Step 8 – Test and Calibrate

Static Test

Place a calibrated dial indicator on the table surface and move the table through its full range. Record the deviation at several points. If you see more than 10 µm error, check roller alignment and guide preload.

Dynamic Test

Run the table at the intended speed and record position data from the encoder. Look for vibration spikes; they often come from loose brackets or an unbalanced motor.

Calibration Routine

Create a simple script that moves the table to known reference points (home, mid‑stroke, end‑stroke) and stores the encoder offsets. Run this routine each morning; it only takes a few seconds and keeps the system accurate.

Step 9 – Maintain the System

Even the best‑designed table will drift if you neglect maintenance.
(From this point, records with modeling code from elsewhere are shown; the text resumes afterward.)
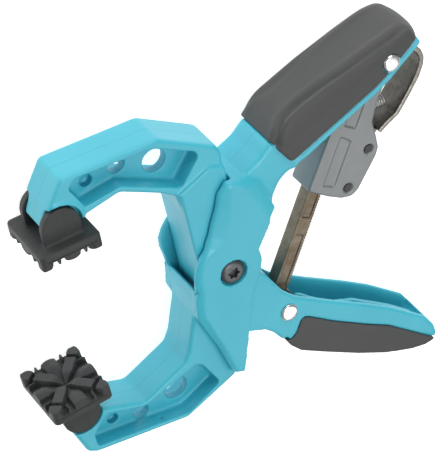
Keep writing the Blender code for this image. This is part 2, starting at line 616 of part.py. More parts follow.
# torsion spring wound round the bush, one leg free in the frame's box
coil = bpy.data.curves.new("torsion_spring_path", "CURVE")
coil.dimensions = "3D"
coil.bevel_depth = 0.9 * MM
coil.bevel_resolution = 2
coil.use_fill_caps = True
pts = []
turns, r_c, half_w = 4.6, 7.6, 5.0
steps = int(turns * 14)
start = math.radians(100.0)
for i in range(steps + 1):
    a = start + 2 * math.pi * turns * i / steps
    pts.append((r_c * math.cos(a), r_c * math.sin(a),
                -half_w + 2 * half_w * i / steps))
t_end = start + 2 * math.pi * turns
d_end = Vector((-math.sin(t_end), math.cos(t_end)))
pts.append((pts[-1][0] + d_end.x * 5.0, pts[-1][1] + d_end.y * 5.0, half_w))
sp = coil.splines.new("POLY")
sp.points.add(len(pts) - 1)
for q, p in zip(sp.points, pts):
    q.co = (p[0] * MM, p[1] * MM, p[2] * MM, 1.0)
torsion_spring = link(bpy.data.objects.new("torsion_spring_path", coil), PARTS)
torsion_spring = to_mesh(torsion_spring, "torsion_spring", PARTS)
finish(torsion_spring, SPRINGM)

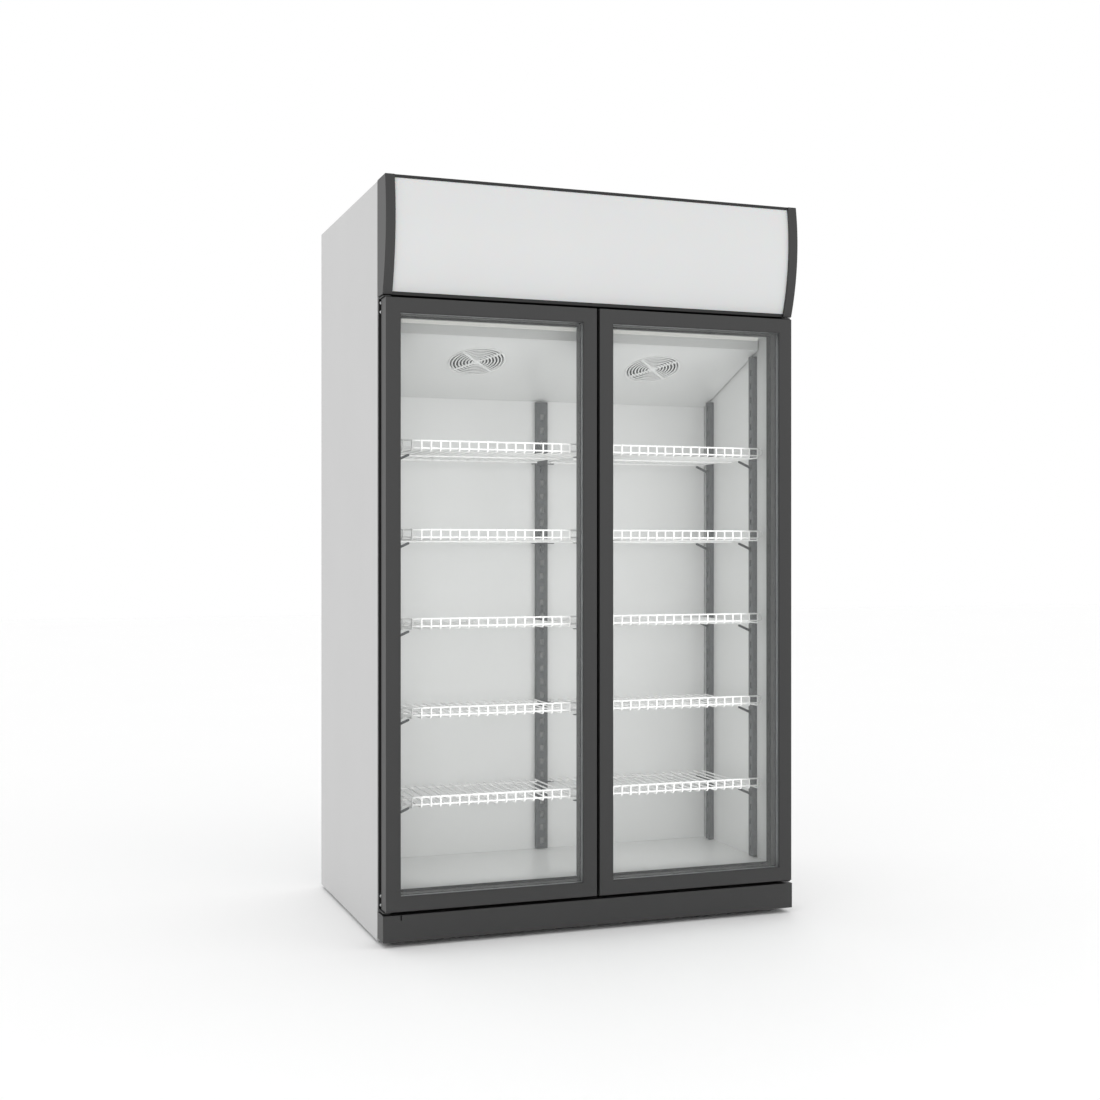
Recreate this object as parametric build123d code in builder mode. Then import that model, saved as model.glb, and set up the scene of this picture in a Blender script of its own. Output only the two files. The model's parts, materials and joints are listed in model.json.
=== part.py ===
from build123d import *
import os
from math import atan2, cos, degrees, radians, sin, sqrt

# Two-door glass merchandiser: an insulated upright cabinet with two glazed hinged doors, five
# levels of wire shelves, a lit sign canopy over the doors and a cooling unit on its roof.
# Millimetres.  +Z is up, the doors face -Y and +X is to the right seen from the front.
# The origin is on the floor, in the middle of the footprint.

# ---------------------------------------------------------------- overall sizes
overall_width = 1200.0
overall_height = 2015.0
cabinet_depth = 735.0           # side panels, front edge to rear face
canopy_projection = 95.0        # the canopy's furthest point ahead of the side panels
canopy_height = 309.0
canopy_radius = 565.0           # bow of the canopy's front
canopy_bow_drop = 106.0         # from the canopy's top down to its furthest point

# ---------------------------------------------------------------- cabinet shell
sheet = 1.0                     # outer and inner sheet metal
sheet_joint = 0.2               # space left between sheets that butt together
side_wall = 50.0                # outer face to inner face of an insulated side wall
rear_wall = 50.0
panel_return = 20.0             # folded front edge of a side panel
panel_clearance = 8.0           # floor to the side panels' lower edge
panel_top_step = 3.0            # side panels end this far under the canopy's top
base_clearance = 12.0           # floor to the base frame
rail_width = 40.0
rail_wall = 2.0
surround_depth = 4.0            # black front surround, ahead of the side panels
surround_margin = 2.0           # surround's outer edge inside the cabinet's outline

# ---------------------------------------------------------------- kick plate
kick_clearance = 15.0
kick_height = 70.0
kick_projection = 63.0
kick_sheet = 1.5
kick_slit_width = 3.0
kick_slit_depth = 14.0
kick_slit_inset = 47.0

# ---------------------------------------------------------------- doors
door_gap_below = 10.0
door_gap_above = 8.0
door_gap_middle = 8.0
door_side_inset = 6.0
door_depth = 51.0
door_standoff = 15.0            # door's rear face to the surround's face
frame_face = 40.0               # visible width of the door frame
frame_lip = 4.0                 # frame metal in front of the glazing
glazing_grip = 8.0              # how deep the glazing sits in the frame
glazing_clearance = 0.5
glass_thickness = 4.0
glass_gap = 12.0                # between the two panes
spacer_width = 7.0
frame_joint = 0.2
gasket_inset = 12.0
gasket_width = 16.0
gasket_clearance = 0.5
reveal_step = 4.0               # the cabinet's opening inside the door frame's opening
hinge_inset = 7.0               # hinge axis to the door's outer edge
hinge_setback = 18.0            # hinge axis to the door's front face
pin_radius = 5.0
pin_fit = 0.05                  # radial running clearance of a hinge pin
pin_reach = 18.0
pin_socket = 21.0
bracket_sheet = 3.0
bracket_width = 24.0
bracket_leg = 14.0
bracket_leg_height = 44.0
bracket_gap = 1.5               # bracket plate to the door
screw_radius = 2.5
screw_head_radius = 4.5
screw_head = 2.0
screw_length = 12.0
screw_spacing = 24.0

# ---------------------------------------------------------------- mullion and shelf standards
mullion_width = 68.0
mullion_depth = 14.0
standard_width = 25.0
standard_depth = 15.0
standard_wall = 1.5
centre_standard_width = 36.0
slot_pitch = 39.8
slot_height = 18.0
slot_width = 8.0
centre_slot_width = 11.0
standard_end_gap = 3.0
front_standard_setback = 57.0   # surround plane of the side panels to the front standards
rear_standard_setback = 345.0

# ---------------------------------------------------------------- air duct and evaporator cover
duct_setback = 405.0            # side panels' front edge to the visible back wall
duct_side_gap = 4.0
cover_setback = 45.0
fascia_height = 32.0
cover_drop = 167.0              # liner ceiling down to the cover's rear edge
cover_sheet = 1.2
fan_offset = 270.0              # fan axis from the middle of the cabinet
fan_setback = 144.0             # fan axis along the cover's slope
grille_radius = 80.0
grille_thickness = 2.5
grille_rings = 8
grille_slot = 4.5
grille_spoke = 7.0
grille_hub_radius = 7.0
fan_hole_radius = 76.0

# ---------------------------------------------------------------- wire shelves
shelf_levels = 5
shelf_fill = 5.6                # level pitches between the floor and the cover's rear edge
first_shelf_drop = 29.5         # first shelf sits this much under one pitch
wire_radius = 2.25
wire_pitch = 26.6
wire_gap = 0.05                 # space left between wires that are welded where they cross
wire_bend = 6.5
lip_height = 31.0
lip_corner = 8.0
lip_setback = 13.0              # lip to the side panels' front edge
lip_side_gap = 5.0
shelf_rear_gap = 17.0
shelf_side_gap = 4.0
shelf_rest = 0.3                # shelf to its clips
clip_sheet = 2.5
clip_reach = 40.0
clip_drop = 28.0
clip_height = 8.0
clip_tip = 5.0
clip_hook = 6.0                 # hook that hangs below a clip's slot
clip_tab = 3.0
tray_reach = 12.0
tray_half_width = 34.0
tray_hook_gap = 2.0             # tray hook inside its slot, each side

# ---------------------------------------------------------------- canopy
cap_width = 26.0
sign_inset = 7.0                # sign face behind the end caps' front edge
sign_sheet = 3.0
trim_above = 8.0
trim_below = 9.0
trim_sheet = 3.0
lamp_radius = 13.0

# ---------------------------------------------------------------- cooling unit
fan_hub_radius = 18.0
fan_hub_length = 14.0
fan_blades = 5
blade_sheet = 1.5
blade_pitch_angle = 28.0
blade_clearance = 5.0
shaft_radius = 3.0
shaft_fit = 0.05
motor_radius = 28.0
motor_length = 42.0
fan_lift = 8.0
arm_width = 8.0
condenser_fan_radius = 105.0
compressor_radius = 82.0
compressor_height = 190.0
pipe_radius = 5.0
pipe_hole_radius = 8.0
fin_pitch = 25.0
fin_sheet = 1.0
coil_tube_radius = 5.0

# ---------------------------------------------------------------- levelling feet
foot_inset_side = 60.0
foot_inset_front = 75.0
foot_inset_rear = 45.0
foot_radius = 20.0
foot_pad = 9.0
foot_stem_radius = 5.0
foot_stem_length = 55.0
foot_nut_radius = 9.0
foot_nut_height = 10.0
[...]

Here’s a quick checklist:

• Lubricate steel rollers every 3 months (or follow the manufacturer’s guide).
• Inspect ball‑bearing rollers for wear; replace any that show pitting.
• Check guide rail cleanliness; dust can cause micro‑scratches that affect repeatability.
• Tighten mounting bolts after the first 100 hours of operation; thermal expansion can loosen them.

Personal Note: My First Roller Table

When I built my first roller table for a university project, I used plain steel rollers and a cheap lead screw. The table moved, but it wobbled like a shopping cart on a bumpy road. After swapping to ball‑bearing rollers and adding a preload guide, the motion became buttery smooth, and the repeatability improved from 50 µm to under 8 µm. That experience taught me that the little details—roller type, guide preload, and proper alignment—make all the difference.

Wrap‑Up

Designing a high‑precision linear motion roller table isn’t magic; it’s a series of logical choices backed by simple calculations. Start with clear requirements, pick the right rollers and guides, use a ball screw for drive, add a good encoder, and finish with a clean control loop. Test, calibrate, and keep up with maintenance, and you’ll have a table that delivers micron‑level performance day after day.